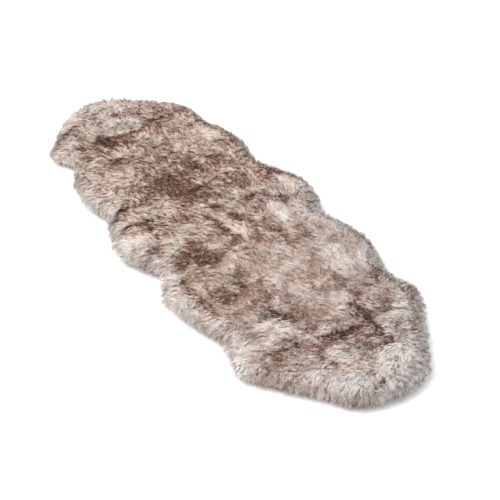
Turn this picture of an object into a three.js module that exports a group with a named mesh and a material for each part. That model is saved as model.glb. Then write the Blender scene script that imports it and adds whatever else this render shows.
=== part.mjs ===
// A long lambskin rug, lying wool side up on a floor.
// Two pelts are sewn end to end across the width: the near one and the far one.
// Each pelt is one solid, its hide and its wool together, out to the tips of the fleece.
// Millimetres, +Z up. The origin is on the floor under the middle of the rug,
// +Y runs along the rug to its far end, and +X is on the right on the way there.
import * as THREE from "three";
import { mergeVertices } from "three/addons/utils/BufferGeometryUtils.js";

// Driving dimensions
const RUG_LENGTH = 1762;
const WOOL_HEIGHT = 56;
const RIM_HEIGHT = 20;
const RIM_SHOULDER = 84;
const RIM_UNDERCUT = 26;
const SEAM_ALONG = -110;
const SEAM_GAP = 0.3;

// The fleece swells and sinks a little everywhere, in slow waves.
const SWELL_RISE = 3;
const SWELL_ACROSS = 96;
const SWELL_ALONG = 131;

// How finely the solids are divided
const OUTLINE_STEPS = 360;
const ROWS_PER_PELT = 44;
const ROW_CROWDING = 1.5;
const TOP_COLUMNS = 20;
const UNDERSIDE_COLUMNS = 6;

// The two ends of the rug, on its long centre line or beside it
const FAR_TIP = { across: -8, along: 900 };
const NEAR_TIP = { across: 8, along: FAR_TIP.along - RUG_LENGTH };

// The outline, from the near end to the far one. Each row is a lobe or a notch that shows on
// both edges: how far along it comes on the left and right edges, and how far out it reaches.
const LOBES = [
  { place: "near end", leftAlong: -845, leftOut: 86, rightAlong: -855, rightOut: 72 },
  { place: "near brow", leftAlong: -813, leftOut: 144, rightAlong: -826, rightOut: 127 },
  { place: "near cheek", leftAlong: -748, leftOut: 188, rightAlong: -766, rightOut: 176 },
  { place: "near shoulder", leftAlong: -640, leftOut: 274, rightAlong: -658, rightOut: 254 },
  { place: "near front leg", leftAlong: -550, leftOut: 325, rightAlong: -566, rightOut: 308 },
  { place: "near waist", leftAlong: -430, leftOut: 299, rightAlong: -474, rightOut: 283 },
  { place: "near flank", leftAlong: -335, leftOut: 327, rightAlong: -395, rightOut: 308 },
  { place: "near hind leg", leftAlong: -220, leftOut: 344, rightAlong: -310, rightOut: 333 },
  { place: "near rump", leftAlong: -165, leftOut: 334, rightAlong: -200, rightOut: 321 },
  { place: "seam notch", leftAlong: -92, leftOut: 294, rightAlong: -125, rightOut: 300 },
  { place: "far rump", leftAlong: -25, leftOut: 322, rightAlong: -52, rightOut: 333 },
  { place: "far hind leg", leftAlong: 52, leftOut: 356, rightAlong: 62, rightOut: 356 },
  { place: "far flank", leftAlong: 170, leftOut: 330, rightAlong: 165, rightOut: 319 },
  { place: "far waist", leftAlong: 250, leftOut: 299, rightAlong: 248, rightOut: 288 },
  { place: "far ribs", leftAlong: 325, leftOut: 319, rightAlong: 350, rightOut: 312 },
  { place: "far breast", leftAlong: 470, leftOut: 304, rightAlong: 465, rightOut: 305 },
  { place: "neck", leftAlong: 575, leftOut: 256, rightAlong: 562, rightOut: 272 },
  { place: "neck flap", leftAlong: 670, leftOut: 300, rightAlong: 640, rightOut: 278 },
  { place: "far cheek", leftAlong: 726, leftOut: 257, rightAlong: 702, rightOut: 253 },
  { place: "far brow", leftAlong: 805, leftOut: 193, rightAlong: 790, rightOut: 172 },
  { place: "far end", leftAlong: 872, leftOut: 105, rightAlong: 868, rightOut: 74 },
];

// The main folds, each a soft trough (rise below zero) or ridge along a straight line.
const FOLDS = [
  { place: "edge of the neck flap", across: [-285, -165], along: [672, 752], reach: 17, rise: -12 },
  { place: "root of the neck flap", across: [-200, -150], along: [722, 622], reach: 24, rise: -10 },
  { place: "neck cleft", across: [-168, 105], along: [652, 640], reach: 25, rise: -17 },
  { place: "crest past the cleft", across: [-60, 70], along: [694, 690], reach: 42, rise: 8 },
  { place: "hollow of the ribs", across: [-60, -35], along: [330, 205], reach: 62, rise: -8 },
  { place: "upper waist wave", across: [-305, -200], along: [206, 240], reach: 19, rise: -14 },
  { place: "crest between the waves", across: [-290, -205], along: [178, 194], reach: 22, rise: 5 },
  { place: "lower waist wave", across: [-325, -170], along: [132, 142], reach: 21, rise: -14 },
  { place: "right waist dimple", across: [112, 190], along: [148, 166], reach: 20, rise: -8 },
  { place: "swell of the left hind leg", across: [-300, -225], along: [58, 70], reach: 50, rise: 6 },
  { place: "seam", across: [-290, 290], along: [-110, -110], reach: 24, rise: -9 },
  { place: "parting of the left flank", across: [-268, -262], along: [-168, -310], reach: 17, rise: -8 },
  { place: "swell of the right flank", across: [182, 200], along: [-210, -370], reach: 60, rise: 6 },
  { place: "near waist wave", across: [-186, -104], along: [-424, -462], reach: 18, rise: -12 },
  { place: "near shoulder wave", across: [-150, 45], along: [-588, -606], reach: 24, rise: -11 },
  { place: "near chest parting", across: [62, 100], along: [-600, -705], reach: 22, rise: -10 },
  { place: "right shoulder wave", across: [112, 236], along: [-592, -580], reach: 19, rise: -8 },
  { place: "swell of the near end", across: [60, 160], along: [-735, -800], reach: 60, rise: 6 },
];

const woolMaterial = (color) => new THREE.MeshStandardMaterial({ color, roughness: 0.95, metalness: 0 });
const nearWool = woolMaterial("#b9ada4");
const farWool = woolMaterial("#a8978b");

// The outline as one closed smooth curve: up the right edge and back down the left one
function outlinePoints() {
  const point = (across, along) => new THREE.Vector3(across, along, 0);
  const right = LOBES.map((lobe) => point(lobe.rightOut, lobe.rightAlong));
  const left = LOBES.map((lobe) => point(-lobe.leftOut, lobe.leftAlong)).reverse();
  const nearTip = point(NEAR_TIP.across, NEAR_TIP.along);
  const farTip = point(FAR_TIP.across, FAR_TIP.along);
  const curve = new THREE.CatmullRomCurve3([nearTip, ...right, farTip, ...left], true, "centripetal");
  return curve.getPoints(OUTLINE_STEPS).slice(0, -1);
}

const outline = outlinePoints();
const outlineSides = outline.map((start, index) => {
  return new THREE.Line3(start, outline[(index + 1) % outline.length]);
});
const nearEnd = outline.reduce((lowest, point) => (point.y < lowest.y ? point : lowest));
const farEnd = outline.reduce((highest, point) => (point.y > highest.y ? point : highest));

// Where the outline crosses a line across the rug, as the left and right ends of that line
function edgesAt(along) {
  const crossings = [];
  for (const side of outlineSides) {
    const before = side.start.y - along;
    const after = side.end.y - along;
    if (before * after <= 0 && before !== after) {
      crossings.push(THREE.MathUtils.lerp(side.start.x, side.end.x, before / (before - after)));
    }
  }
  return { left: Math.min(...crossings), right: Math.max(...crossings) };
}

const nearestOnSide = new THREE.Vector3();

function distanceToSide(point, side) {
  return side.closestPointToPoint(point, true, nearestOnSide).distanceTo(point);
}

function distanceInside(across, along) {
  const point = new THREE.Vector3(across, along, 0);
  return Math.min(...outlineSides.map((side) => distanceToSide(point, side)));
}

function foldRise(across, along) {
  const point = new THREE.Vector3(across, along, 0);
  let rise = SWELL_RISE * Math.sin(across / SWELL_ACROSS + 1) * Math.sin(along / SWELL_ALONG);
  for (const fold of FOLDS) {
    const start = new THREE.Vector3(fold.across[0], fold.along[0], 0);
    const end = new THREE.Vector3(fold.across[1], fold.along[1], 0);
    const away = distanceToSide(point, new THREE.Line3(start, end)) / fold.reach;
    rise += fold.rise * Math.exp(-away * away);
  }
  return rise;
}

// The top of the wool: a round shoulder in from the rim, then level but for the folds
function topHeight(across, along) {
  const inward = Math.min(distanceInside(across, along) / RIM_SHOULDER, 1);
  const shoulder = Math.sqrt(1 - (1 - inward) ** 2);
  return RIM_HEIGHT + (WOOL_HEIGHT + foldRise(across, along) - RIM_HEIGHT) * shoulder;
}

// The underside: flat on the floor, rising to the rim where the wool overhangs the hide
function undersideHeight(across, along) {
  const outward = 1 - Math.min(distanceInside(across, along) / RIM_UNDERCUT, 1);
  return RIM_HEIGHT * outward;
}

// The rows of a pelt, from its tip, where they crowd together, to its sewn edge
function rowPlaces(tipAlong, sewnAlong) {
  return Array.from({ length: ROWS_PER_PELT + 1 }, (_, row) => {
    return THREE.MathUtils.lerp(tipAlong, sewnAlong, (row / ROWS_PER_PELT) ** ROW_CROWDING);
  });
}

// One line of points across the rug, closer together near the two edges
function rowPoints(along, columns, heightAt) {
  const { left, right } = edgesAt(along);
  return Array.from({ length: columns + 1 }, (_, column) => {
    const share = (1 - Math.cos((Math.PI * column) / columns)) / 2;
    const across = THREE.MathUtils.lerp(left, right, share);
    const onRim = column === 0 || column === columns;
    return new THREE.Vector3(across, along, onRim ? RIM_HEIGHT : heightAt(across, along));
  });
}

// The tip of a pelt is one point, so its row of the sheet is that point again and again.
function sheetRows(tip, places, columns, heightAt) {
  const tipPoint = new THREE.Vector3(tip.x, tip.y, RIM_HEIGHT);
  const tipRow = Array.from({ length: columns + 1 }, () => tipPoint);
  return [tipRow, ...places.slice(1).map((along) => rowPoints(along, columns, heightAt))];
}

function addTriangle(corners, a, b, c) {
  const isFlatLine = a.equals(b) || b.equals(c) || c.equals(a);
  if (!isFlatLine) {
    corners.push(...a.toArray(), ...b.toArray(), ...c.toArray());
  }
}

function addSheet(corners, rows, facesOut) {
  for (let row = 0; row + 1 < rows.length; row += 1) {
    for (let column = 0; column + 1 < rows[row].length; column += 1) {
      const a = rows[row][column];
      const b = rows[row][column + 1];
      const c = rows[row + 1][column + 1];
      const d = rows[row + 1][column];
      addTriangle(corners, a, facesOut ? b : c, facesOut ? c : b);
      addTriangle(corners, a, facesOut ? c : d, facesOut ? d : c);
    }
  }
}

// The flat face at the seam, between the last row of the top and the last row of the underside
function addSewnFace(corners, topRow, undersideRow, facesOut) {
  const ring = [...undersideRow, ...topRow.slice(1, -1).reverse()];
  const flatRing = ring.map((point) => new THREE.Vector2(point.x, point.z));
  for (const [a, b, c] of THREE.ShapeUtils.triangulateShape(flatRing, [])) {
    addTriangle(corners, ring[a], ring[facesOut ? b : c], ring[facesOut ? c : b]);
  }
}

// A pelt between its tip and its sewn edge. The near pelt's rows run along +Y and the far
// pelt's along -Y, so their triangles are wound the opposite way.
function peltMesh(name, material, tip, sewnAlong) {
  const runsAway = sewnAlong > tip.y;
  const places = rowPlaces(tip.y, sewnAlong);
  const topRows = sheetRows(tip, places, TOP_COLUMNS, topHeight);
  const undersideRows = sheetRows(tip, places, UNDERSIDE_COLUMNS, undersideHeight);
  const corners = [];
  addSheet(corners, topRows, runsAway);
  addSheet(corners, undersideRows, !runsAway);
  addSewnFace(corners, topRows.at(-1), undersideRows.at(-1), !runsAway);
  const loose = new THREE.BufferGeometry();
  loose.setAttribute("position", new THREE.Float32BufferAttribute(corners, 3));
  const geometry = mergeVertices(loose);
  geometry.computeVertexNormals();
  const mesh = new THREE.Mesh(geometry, material);
  mesh.name = name;
  return mesh;
}

const group = new THREE.Group();
group.add(peltMesh("pelt_near", nearWool, nearEnd, SEAM_ALONG - SEAM_GAP / 2));
group.add(peltMesh("pelt_far", farWool, farEnd, SEAM_ALONG + SEAM_GAP / 2));

// The rows above are measured from a point short of the middle, so the rug is centred at the end.
const box = new THREE.Box3().setFromObject(group);
const centre = box.getCenter(new THREE.Vector3());
group.position.set(-centre.x, -centre.y, -box.min.z);

export default group;
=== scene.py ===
import math

import bpy
import numpy as np
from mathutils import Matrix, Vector
from mathutils.geometry import delaunay_2d_cdt
from mathutils.kdtree import KDTree


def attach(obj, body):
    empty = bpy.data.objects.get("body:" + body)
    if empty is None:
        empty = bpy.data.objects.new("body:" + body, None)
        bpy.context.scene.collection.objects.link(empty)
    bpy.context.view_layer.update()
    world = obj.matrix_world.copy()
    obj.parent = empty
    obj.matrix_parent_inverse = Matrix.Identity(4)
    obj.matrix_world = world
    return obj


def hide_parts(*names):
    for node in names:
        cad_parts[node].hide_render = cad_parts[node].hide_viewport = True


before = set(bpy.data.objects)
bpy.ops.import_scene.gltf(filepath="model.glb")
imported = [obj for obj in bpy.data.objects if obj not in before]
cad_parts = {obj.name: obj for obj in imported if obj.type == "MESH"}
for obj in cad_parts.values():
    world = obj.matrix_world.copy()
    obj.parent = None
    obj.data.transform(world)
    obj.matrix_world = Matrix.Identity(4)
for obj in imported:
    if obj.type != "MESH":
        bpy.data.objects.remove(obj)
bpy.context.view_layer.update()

MM = 0.001
RANDOM_SEED = 20

# The fleece, which is made of flat strands that gather into locks
STRANDS = 425_000
STRAND_LENGTH = 27 * MM
STRAND_WIDTH = 0.95 * MM
STRAND_BOW = 0.16
WIDEST = 0.6
LOCK_TRIALS = 110_000
LOCK_SPACING = 4.8 * MM
LOCK_GATHER = 0.55
RIM_GATHER = 0.6
CREASE_FILL = 0.4
LEAST_HEIGHT = 0.6 * MM
GREATEST_HEIGHT = 73 * MM

# How far in from the outline the rim's wool turns outwards, takes its colour, is loose and
# sends out its wisps, and how far it is drawn in there
RIM_TURNS = (10 * MM, 100 * MM)
RIM_COLOURED = (5 * MM, 75 * MM)
RIM_LOOSE = 25 * MM
FAR_END_LOOSER = 20 * MM
WISPS_BEGIN = (15 * MM, 45 * MM)
RIM_DRAWN_IN = 1.2 * MM
EDGE_DRAWN_IN = 4.0 * MM
FRINGE_DEPTH = 4.5 * MM
TUFTED_WISPS = (0.2, 1.8)

# How the wool stands and lies: its relief, how far it swirls, in radians, and how it leans
MOUND_HEIGHT = 1.4 * MM
TUFT_HEIGHT = 0.9 * MM
DASH_DROP = 4 * MM
DASHES_OVER = (1.75, 1.25)
DASH_SOFTNESS = 0.7
BROAD_TURN = 0.42
FINE_TURN = 0.34
CREASE_PULL = 2.0
OUTWARD_PULL = 1.3
SPINE_PULL = 0.3
RIM_LEAN = 0.35
RIM_HANG = 0.9
LEAN_LIMITS = (0.35, 1.35)
LENGTH_LIMITS = (0.6, 1.4)
LOCK_LENGTH_LIMITS = (0.7, 1.35)

# What makes a place browner, part of it painted shade in creases, partings and dark patches, and the
# grain, which is how much browner or paler single locks are
PATCH_STRENGTH = 0.7
PATCH_INNER_STRENGTH = 0.22
PATCH_FALL = 0.35
# Painted shade in the gaps of the short partings
DASH_SHADE = 0.28
STREAK_DARK = 0.12
# Near-black painted shade at the bottom of the creases, past the darkest brown
CREASE_PAINTED_SHADE = 0.3
LEAST_GRAIN = 0.36
FAR_GRAIN = 1.15
SPECKLE = 0.14
RIM_SPECKLE = 0.09
SPECKLE_SHAPE = 2.5
TIP_BEGINS = 0.74
TIP_BLENDS = 0.22
DARK_TIPS_LONGER = 0.35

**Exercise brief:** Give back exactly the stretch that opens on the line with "obj.parent = empty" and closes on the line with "before = set(bpy.data.objects)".

**Exercise solution:**
    obj.parent = empty
    obj.matrix_parent_inverse = Matrix.Identity(4)
    obj.matrix_world = world
    return obj


def hide_parts(*names):
    for node in names:
        cad_parts[node].hide_render = cad_parts[node].hide_viewport = True


before = set(bpy.data.objects)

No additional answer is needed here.